Since \(G' \subseteq G\). Furthermore, if \(G' \ne G\), we claim that \(\langle \operatorname {LT}(G') \rangle \) is strictly smaller than \(\langle \operatorname {LT}(G) \rangle \). To see this, suppose that a nonzero remainder \(r\) of an \(S\)-polynomial has been adjoined to \(G\). Since \(r\) is a remainder on division by \(G'\), \(\operatorname {LT}(r)\) is not divisible by the leading terms of elements of \(G'\), and thus \(\operatorname {LT}(r) \notin \langle \operatorname {LT}(G') \rangle \) by Lemma 2 of §4. Yet \(\operatorname {LT}(r) \in \langle \operatorname {LT}(G) \rangle \), which proves our claim.
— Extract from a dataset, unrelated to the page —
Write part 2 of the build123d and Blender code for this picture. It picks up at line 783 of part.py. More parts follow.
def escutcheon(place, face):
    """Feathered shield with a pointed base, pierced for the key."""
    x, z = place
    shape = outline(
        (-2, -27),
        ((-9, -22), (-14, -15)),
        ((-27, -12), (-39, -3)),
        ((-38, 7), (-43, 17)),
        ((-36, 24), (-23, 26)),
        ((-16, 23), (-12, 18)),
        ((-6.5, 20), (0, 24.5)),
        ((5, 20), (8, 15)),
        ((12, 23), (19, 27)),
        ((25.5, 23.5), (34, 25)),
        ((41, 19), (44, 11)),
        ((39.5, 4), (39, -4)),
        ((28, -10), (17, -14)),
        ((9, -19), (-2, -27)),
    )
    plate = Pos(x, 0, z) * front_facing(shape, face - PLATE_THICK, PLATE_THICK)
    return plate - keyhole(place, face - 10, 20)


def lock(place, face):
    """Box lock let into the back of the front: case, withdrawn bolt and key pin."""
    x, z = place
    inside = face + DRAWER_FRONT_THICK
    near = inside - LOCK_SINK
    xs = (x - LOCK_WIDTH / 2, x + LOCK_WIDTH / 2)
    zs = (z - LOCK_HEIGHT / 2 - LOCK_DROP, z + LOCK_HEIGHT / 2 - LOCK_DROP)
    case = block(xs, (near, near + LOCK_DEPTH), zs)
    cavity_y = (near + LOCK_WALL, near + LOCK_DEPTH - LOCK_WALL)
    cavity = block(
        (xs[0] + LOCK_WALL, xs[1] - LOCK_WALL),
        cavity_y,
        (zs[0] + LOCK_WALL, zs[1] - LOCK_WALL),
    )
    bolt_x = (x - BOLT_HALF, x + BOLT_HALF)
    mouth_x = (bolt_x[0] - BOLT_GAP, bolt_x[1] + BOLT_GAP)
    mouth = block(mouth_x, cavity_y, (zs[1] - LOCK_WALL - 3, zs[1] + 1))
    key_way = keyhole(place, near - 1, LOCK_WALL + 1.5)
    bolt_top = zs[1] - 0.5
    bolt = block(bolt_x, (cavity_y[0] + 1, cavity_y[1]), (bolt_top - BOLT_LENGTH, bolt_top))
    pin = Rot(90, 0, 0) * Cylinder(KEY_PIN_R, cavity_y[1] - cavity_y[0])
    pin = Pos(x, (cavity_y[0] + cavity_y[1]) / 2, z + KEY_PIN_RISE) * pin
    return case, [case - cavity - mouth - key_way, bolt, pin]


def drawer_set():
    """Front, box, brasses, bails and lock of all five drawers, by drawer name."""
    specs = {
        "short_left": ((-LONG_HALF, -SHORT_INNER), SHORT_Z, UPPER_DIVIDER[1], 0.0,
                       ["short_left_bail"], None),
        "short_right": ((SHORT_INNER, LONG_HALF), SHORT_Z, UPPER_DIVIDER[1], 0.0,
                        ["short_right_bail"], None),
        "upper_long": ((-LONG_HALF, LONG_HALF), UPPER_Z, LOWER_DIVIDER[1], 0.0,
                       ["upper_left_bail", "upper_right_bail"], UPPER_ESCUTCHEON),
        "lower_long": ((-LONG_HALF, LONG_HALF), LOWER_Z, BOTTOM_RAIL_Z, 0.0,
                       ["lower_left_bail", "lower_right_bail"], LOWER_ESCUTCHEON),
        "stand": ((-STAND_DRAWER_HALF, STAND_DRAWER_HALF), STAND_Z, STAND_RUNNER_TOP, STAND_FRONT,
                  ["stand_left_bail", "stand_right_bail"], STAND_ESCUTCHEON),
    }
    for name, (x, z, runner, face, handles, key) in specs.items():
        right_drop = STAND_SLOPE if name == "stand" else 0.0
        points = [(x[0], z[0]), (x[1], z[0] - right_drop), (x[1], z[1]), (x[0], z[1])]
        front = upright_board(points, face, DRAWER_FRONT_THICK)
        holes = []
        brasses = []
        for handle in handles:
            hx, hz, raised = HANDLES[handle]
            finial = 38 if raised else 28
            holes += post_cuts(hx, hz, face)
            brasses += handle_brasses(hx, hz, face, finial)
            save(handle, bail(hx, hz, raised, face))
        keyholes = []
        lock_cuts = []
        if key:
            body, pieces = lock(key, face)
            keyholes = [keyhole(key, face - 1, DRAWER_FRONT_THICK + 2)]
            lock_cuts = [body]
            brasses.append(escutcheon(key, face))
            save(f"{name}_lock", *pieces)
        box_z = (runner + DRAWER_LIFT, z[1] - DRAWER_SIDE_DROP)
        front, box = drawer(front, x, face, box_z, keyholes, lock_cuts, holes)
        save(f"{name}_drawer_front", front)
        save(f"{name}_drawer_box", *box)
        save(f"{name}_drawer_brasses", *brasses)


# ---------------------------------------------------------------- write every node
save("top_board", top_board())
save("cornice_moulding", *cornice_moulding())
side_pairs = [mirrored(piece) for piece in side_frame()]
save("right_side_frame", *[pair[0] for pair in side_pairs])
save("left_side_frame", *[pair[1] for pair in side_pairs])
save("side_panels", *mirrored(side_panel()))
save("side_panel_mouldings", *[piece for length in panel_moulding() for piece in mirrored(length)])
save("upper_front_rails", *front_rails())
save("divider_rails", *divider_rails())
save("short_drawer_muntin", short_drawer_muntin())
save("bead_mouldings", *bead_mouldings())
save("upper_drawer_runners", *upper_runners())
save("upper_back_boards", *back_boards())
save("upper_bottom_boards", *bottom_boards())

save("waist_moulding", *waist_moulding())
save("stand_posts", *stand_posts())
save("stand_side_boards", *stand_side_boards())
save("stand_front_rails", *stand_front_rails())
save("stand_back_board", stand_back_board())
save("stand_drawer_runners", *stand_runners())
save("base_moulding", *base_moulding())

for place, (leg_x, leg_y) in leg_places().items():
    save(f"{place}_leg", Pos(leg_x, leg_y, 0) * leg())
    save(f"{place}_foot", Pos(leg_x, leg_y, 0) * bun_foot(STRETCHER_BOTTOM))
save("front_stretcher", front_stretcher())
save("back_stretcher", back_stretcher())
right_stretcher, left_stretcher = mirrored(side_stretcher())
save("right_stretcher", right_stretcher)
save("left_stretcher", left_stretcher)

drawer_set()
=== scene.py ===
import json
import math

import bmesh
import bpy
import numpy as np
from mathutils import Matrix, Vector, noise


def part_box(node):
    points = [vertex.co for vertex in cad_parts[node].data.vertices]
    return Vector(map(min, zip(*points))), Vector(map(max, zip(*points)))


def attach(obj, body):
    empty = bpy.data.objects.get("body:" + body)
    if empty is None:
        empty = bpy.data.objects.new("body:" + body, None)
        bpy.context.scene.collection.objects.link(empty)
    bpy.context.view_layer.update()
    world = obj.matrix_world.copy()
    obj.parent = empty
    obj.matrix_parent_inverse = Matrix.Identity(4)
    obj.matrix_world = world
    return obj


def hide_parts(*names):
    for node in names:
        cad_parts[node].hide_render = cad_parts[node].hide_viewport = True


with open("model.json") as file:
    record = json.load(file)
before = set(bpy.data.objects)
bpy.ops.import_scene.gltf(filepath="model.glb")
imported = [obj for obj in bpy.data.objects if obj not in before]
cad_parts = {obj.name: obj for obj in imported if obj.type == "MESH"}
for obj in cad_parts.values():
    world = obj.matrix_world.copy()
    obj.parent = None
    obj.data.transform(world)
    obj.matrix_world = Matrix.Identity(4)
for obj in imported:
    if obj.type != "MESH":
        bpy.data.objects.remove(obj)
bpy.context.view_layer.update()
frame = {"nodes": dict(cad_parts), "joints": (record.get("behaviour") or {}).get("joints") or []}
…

By (1), the ideals \(\langle \operatorname {LT}(G') \rangle \) from successive iterations of the loop form an ascending chain of ideals in \(k[x_1, \ldots , x_n]\). Thus, the ACC (Theorem 7 of §5) implies that after a finite number of iterations the chain will stabilize, so that \(\langle \operatorname {LT}(G') \rangle = \langle \operatorname {LT}(G) \rangle \) must happen eventually. By the previous paragraph, this implies that \(G' = G\), so that the algorithm must terminate after a finite number of steps.

Lemma 28

Let \(G\) be a Gröbner basis of \(I \subseteq k[x_1, \ldots , x_n]\). Let \(p \in G\) be a polynomial such that \(\operatorname {LT}(p) \in \langle \operatorname {LT}(G \setminus \{ p\} ) \rangle .\) Then \(G \setminus \{ p\} \) is also a Gröbner basis for \(I\).

Proof

We know that \(\langle \operatorname {LT}(G)\rangle = \langle \operatorname {LT}(I)\rangle \). If \(\operatorname {LT}(p) \in \langle \operatorname {LT}(G \setminus \{ p\} )\rangle \), then we have \(\langle \operatorname {LT}(G \setminus \{ p\} )\rangle = \langle \operatorname {LT}(G)\rangle \). By definition, it follows that \(G \setminus \{ p\} \) is also a Gröbner basis for \(I\).